• Job:
Copy exactly the lines from the one containing "Continue the build123d" through the one containing "# Clear hinges", both included, and nothing else.

[Lines of data]
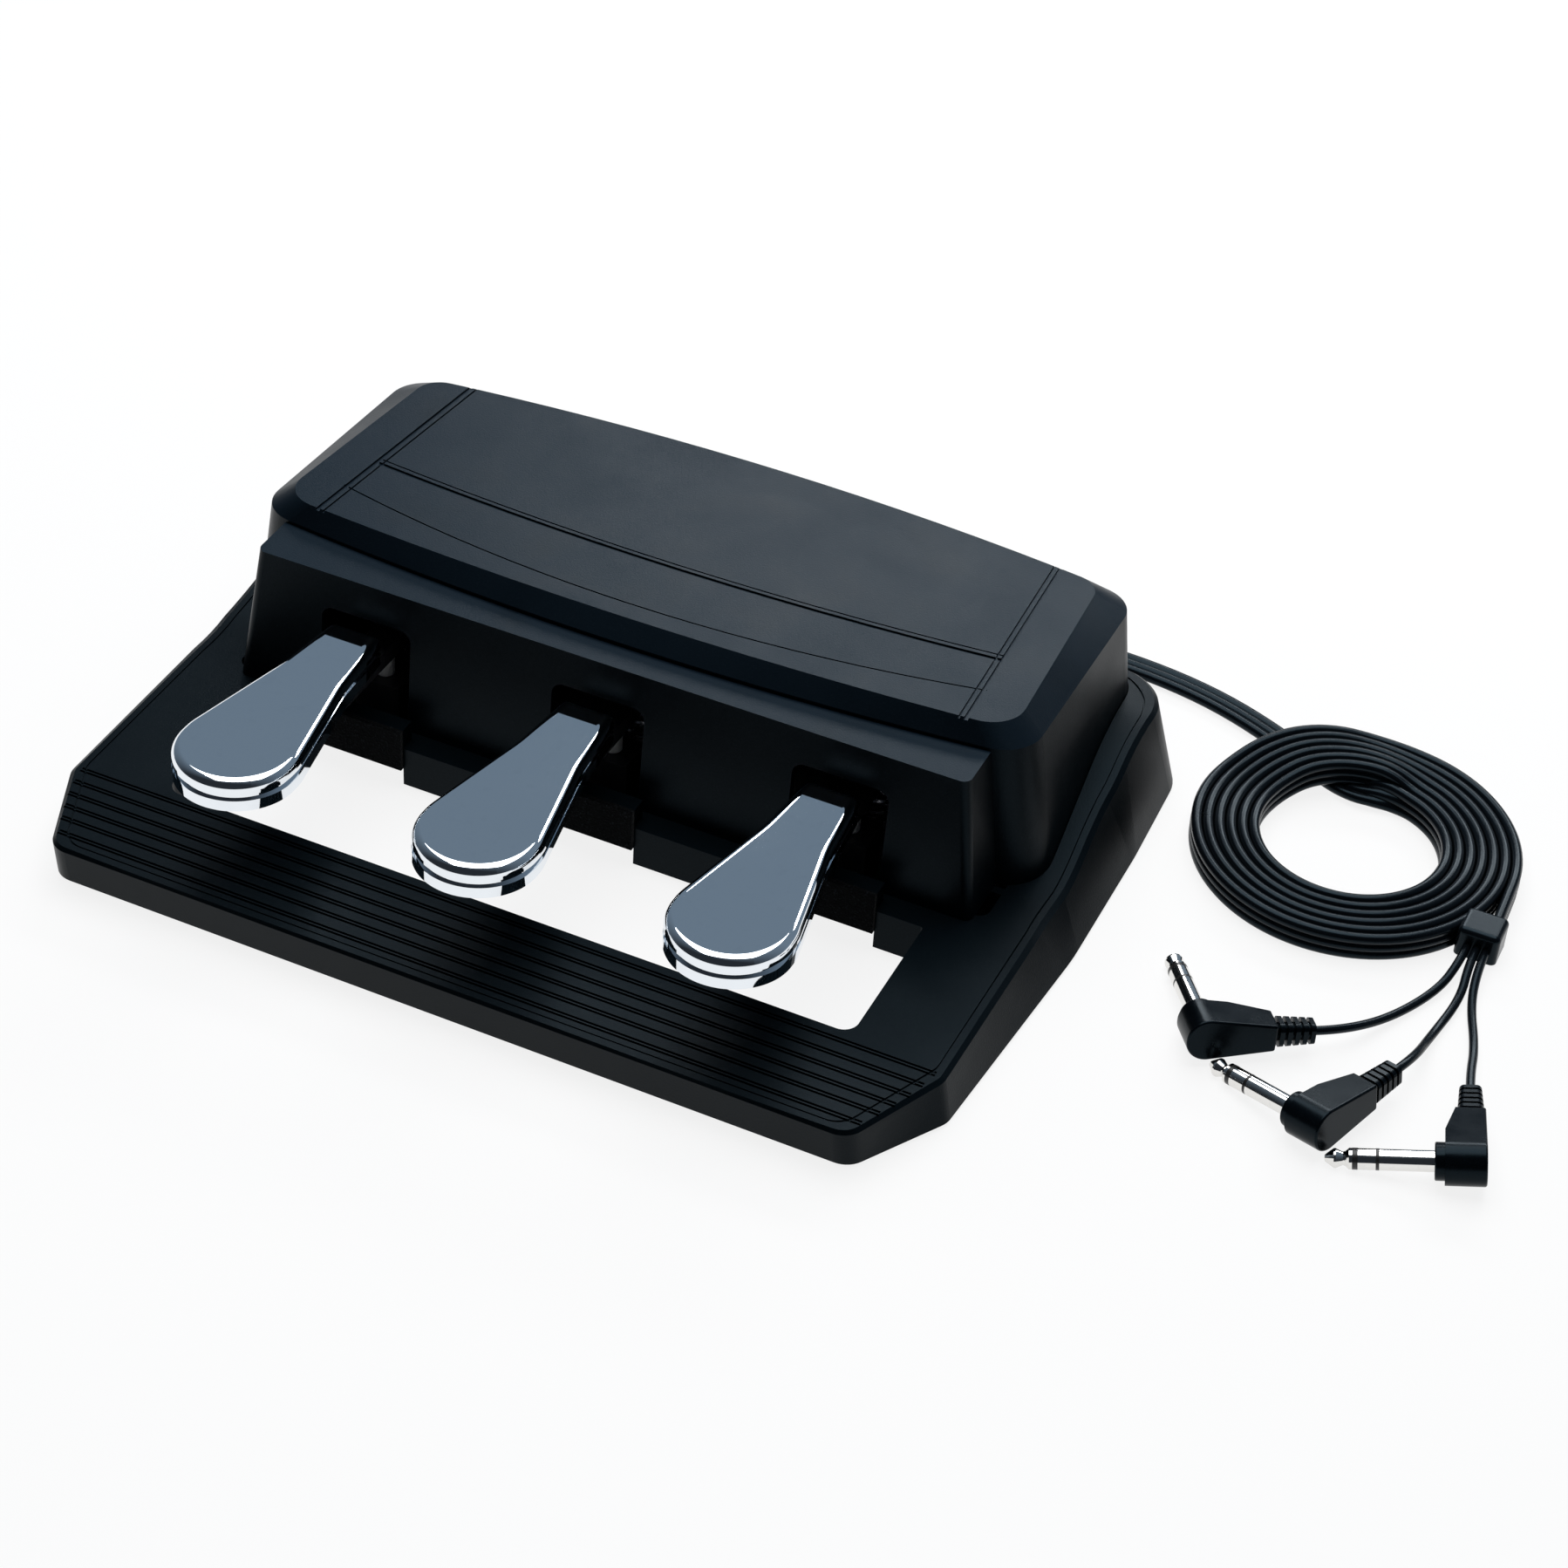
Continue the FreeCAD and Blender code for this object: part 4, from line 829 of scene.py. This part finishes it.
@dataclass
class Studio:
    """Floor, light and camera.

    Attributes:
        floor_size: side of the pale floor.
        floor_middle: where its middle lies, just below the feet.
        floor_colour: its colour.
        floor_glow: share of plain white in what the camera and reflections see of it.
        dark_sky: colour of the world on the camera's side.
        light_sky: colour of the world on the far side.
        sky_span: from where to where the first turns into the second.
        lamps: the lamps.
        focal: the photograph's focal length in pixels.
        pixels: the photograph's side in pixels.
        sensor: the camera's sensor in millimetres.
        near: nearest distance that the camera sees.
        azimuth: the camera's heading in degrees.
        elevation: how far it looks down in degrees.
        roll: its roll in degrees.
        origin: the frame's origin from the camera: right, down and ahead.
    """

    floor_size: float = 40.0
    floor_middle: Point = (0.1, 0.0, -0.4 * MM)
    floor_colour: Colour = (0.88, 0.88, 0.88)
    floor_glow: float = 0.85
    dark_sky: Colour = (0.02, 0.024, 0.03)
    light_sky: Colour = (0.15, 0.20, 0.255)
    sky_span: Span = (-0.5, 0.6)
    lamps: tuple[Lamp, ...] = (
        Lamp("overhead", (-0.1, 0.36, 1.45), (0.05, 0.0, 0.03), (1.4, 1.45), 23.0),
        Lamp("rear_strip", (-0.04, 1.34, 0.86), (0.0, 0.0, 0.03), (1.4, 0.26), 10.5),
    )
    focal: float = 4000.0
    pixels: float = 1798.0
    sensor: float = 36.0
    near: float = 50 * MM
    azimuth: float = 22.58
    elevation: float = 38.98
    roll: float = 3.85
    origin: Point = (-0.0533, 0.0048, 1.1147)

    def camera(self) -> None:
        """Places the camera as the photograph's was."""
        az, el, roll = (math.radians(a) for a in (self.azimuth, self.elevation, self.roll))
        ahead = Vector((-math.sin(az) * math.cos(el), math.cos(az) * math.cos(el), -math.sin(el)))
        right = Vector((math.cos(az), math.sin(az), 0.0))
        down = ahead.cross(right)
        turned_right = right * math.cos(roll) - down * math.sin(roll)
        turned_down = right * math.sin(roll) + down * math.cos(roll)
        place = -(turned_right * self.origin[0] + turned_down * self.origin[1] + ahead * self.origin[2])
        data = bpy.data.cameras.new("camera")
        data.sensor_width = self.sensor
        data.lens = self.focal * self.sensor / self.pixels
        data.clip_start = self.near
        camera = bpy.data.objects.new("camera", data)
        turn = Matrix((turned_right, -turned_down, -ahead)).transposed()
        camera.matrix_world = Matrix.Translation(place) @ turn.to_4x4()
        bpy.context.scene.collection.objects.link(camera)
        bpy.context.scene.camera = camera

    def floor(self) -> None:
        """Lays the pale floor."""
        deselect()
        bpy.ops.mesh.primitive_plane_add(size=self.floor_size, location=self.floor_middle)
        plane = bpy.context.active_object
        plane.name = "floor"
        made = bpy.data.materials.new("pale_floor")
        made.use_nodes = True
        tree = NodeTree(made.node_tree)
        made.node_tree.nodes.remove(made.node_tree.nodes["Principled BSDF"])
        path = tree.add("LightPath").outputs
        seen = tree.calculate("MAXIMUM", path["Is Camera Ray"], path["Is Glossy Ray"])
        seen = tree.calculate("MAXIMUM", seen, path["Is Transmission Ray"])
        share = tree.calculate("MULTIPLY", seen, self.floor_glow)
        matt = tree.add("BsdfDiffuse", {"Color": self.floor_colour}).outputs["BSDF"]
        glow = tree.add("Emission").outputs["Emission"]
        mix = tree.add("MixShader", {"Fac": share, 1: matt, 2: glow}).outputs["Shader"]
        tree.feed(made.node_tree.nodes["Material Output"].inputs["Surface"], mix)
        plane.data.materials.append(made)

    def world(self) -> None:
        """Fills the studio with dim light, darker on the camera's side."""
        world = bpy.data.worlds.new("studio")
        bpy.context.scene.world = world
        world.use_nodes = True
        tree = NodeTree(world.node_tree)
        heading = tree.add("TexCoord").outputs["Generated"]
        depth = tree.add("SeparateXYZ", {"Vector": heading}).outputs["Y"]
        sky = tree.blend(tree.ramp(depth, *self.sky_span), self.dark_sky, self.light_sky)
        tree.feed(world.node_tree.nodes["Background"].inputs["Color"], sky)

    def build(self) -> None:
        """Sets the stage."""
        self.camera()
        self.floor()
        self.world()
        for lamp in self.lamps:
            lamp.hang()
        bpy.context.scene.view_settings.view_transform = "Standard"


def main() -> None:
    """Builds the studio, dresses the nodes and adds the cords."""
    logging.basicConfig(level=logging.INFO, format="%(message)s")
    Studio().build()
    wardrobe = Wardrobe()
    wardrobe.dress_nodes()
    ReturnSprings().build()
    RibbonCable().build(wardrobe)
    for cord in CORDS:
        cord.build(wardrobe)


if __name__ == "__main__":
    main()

...

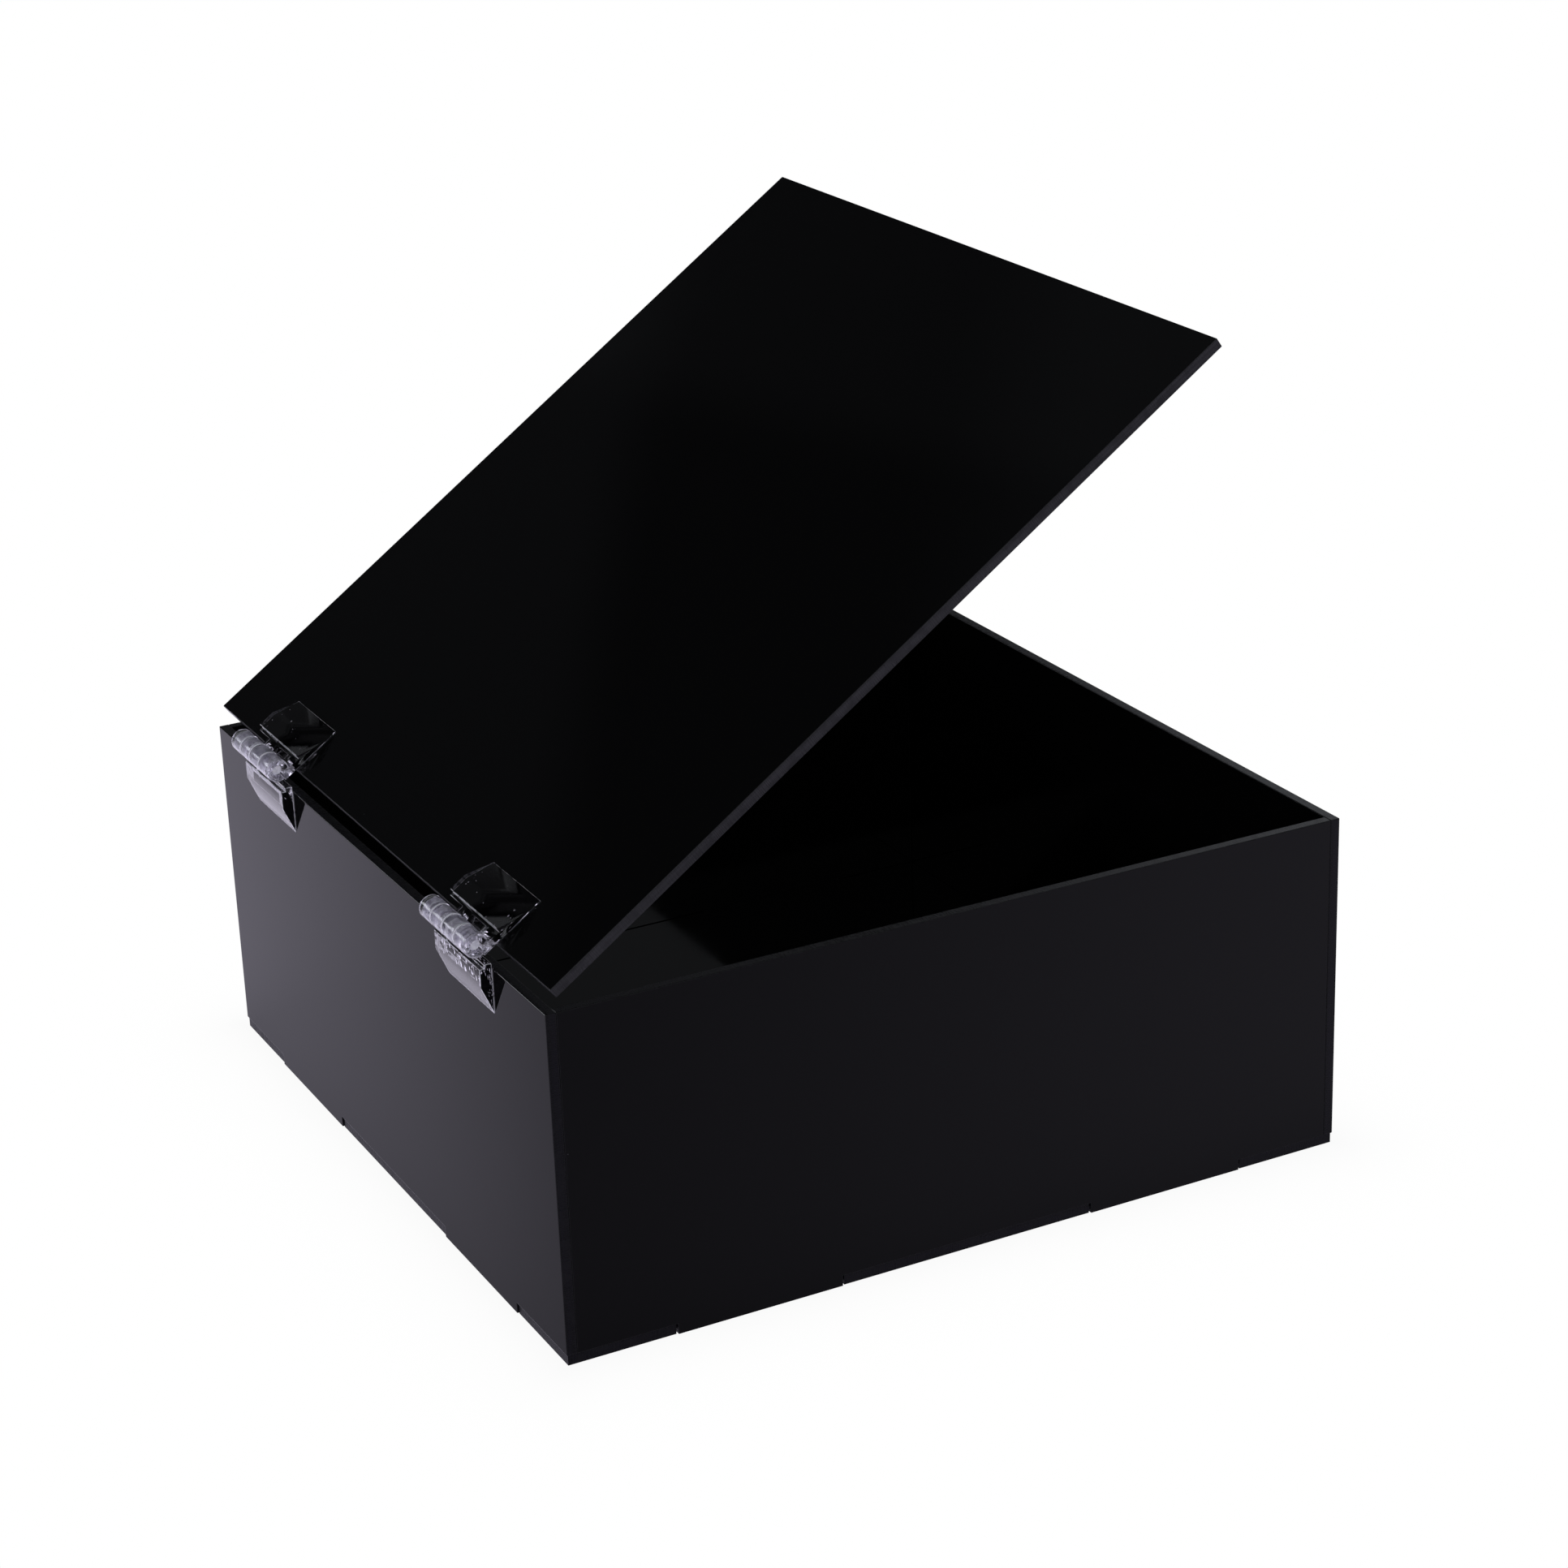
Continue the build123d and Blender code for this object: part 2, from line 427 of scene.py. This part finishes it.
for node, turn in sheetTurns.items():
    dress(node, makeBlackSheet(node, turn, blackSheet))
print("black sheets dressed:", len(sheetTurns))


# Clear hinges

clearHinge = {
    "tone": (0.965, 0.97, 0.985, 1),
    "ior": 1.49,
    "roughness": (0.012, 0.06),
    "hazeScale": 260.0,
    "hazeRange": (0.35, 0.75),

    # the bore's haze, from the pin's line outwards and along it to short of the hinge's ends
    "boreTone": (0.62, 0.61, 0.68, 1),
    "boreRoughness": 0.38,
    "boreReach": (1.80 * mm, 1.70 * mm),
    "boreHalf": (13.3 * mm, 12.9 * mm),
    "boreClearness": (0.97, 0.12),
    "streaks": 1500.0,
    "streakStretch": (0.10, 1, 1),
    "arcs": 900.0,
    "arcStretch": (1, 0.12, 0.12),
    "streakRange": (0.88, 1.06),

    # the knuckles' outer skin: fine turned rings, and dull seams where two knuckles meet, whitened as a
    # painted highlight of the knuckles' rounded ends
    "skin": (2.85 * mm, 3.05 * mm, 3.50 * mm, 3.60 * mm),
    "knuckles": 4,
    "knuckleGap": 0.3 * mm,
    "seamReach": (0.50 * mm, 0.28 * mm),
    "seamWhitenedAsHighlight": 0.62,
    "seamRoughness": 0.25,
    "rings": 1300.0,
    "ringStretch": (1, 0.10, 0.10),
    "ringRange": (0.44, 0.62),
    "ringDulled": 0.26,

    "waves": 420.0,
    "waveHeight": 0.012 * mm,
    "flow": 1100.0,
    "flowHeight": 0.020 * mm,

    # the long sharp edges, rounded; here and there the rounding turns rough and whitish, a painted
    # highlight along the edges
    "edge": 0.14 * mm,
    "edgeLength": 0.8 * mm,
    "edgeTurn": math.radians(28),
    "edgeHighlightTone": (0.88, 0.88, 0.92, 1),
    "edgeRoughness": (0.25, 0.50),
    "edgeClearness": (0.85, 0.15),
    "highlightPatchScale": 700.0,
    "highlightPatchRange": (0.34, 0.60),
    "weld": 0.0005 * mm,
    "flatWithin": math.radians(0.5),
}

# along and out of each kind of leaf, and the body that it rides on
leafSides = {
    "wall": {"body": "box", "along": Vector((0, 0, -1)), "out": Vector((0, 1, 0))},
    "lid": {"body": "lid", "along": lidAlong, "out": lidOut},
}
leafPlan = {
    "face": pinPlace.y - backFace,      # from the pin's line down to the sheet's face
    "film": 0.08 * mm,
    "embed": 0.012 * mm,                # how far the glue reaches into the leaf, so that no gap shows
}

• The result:
Continue the build123d and Blender code for this object: part 2, from line 427 of scene.py. This part finishes it.
for node, turn in sheetTurns.items():
    dress(node, makeBlackSheet(node, turn, blackSheet))
print("black sheets dressed:", len(sheetTurns))


# Clear hinges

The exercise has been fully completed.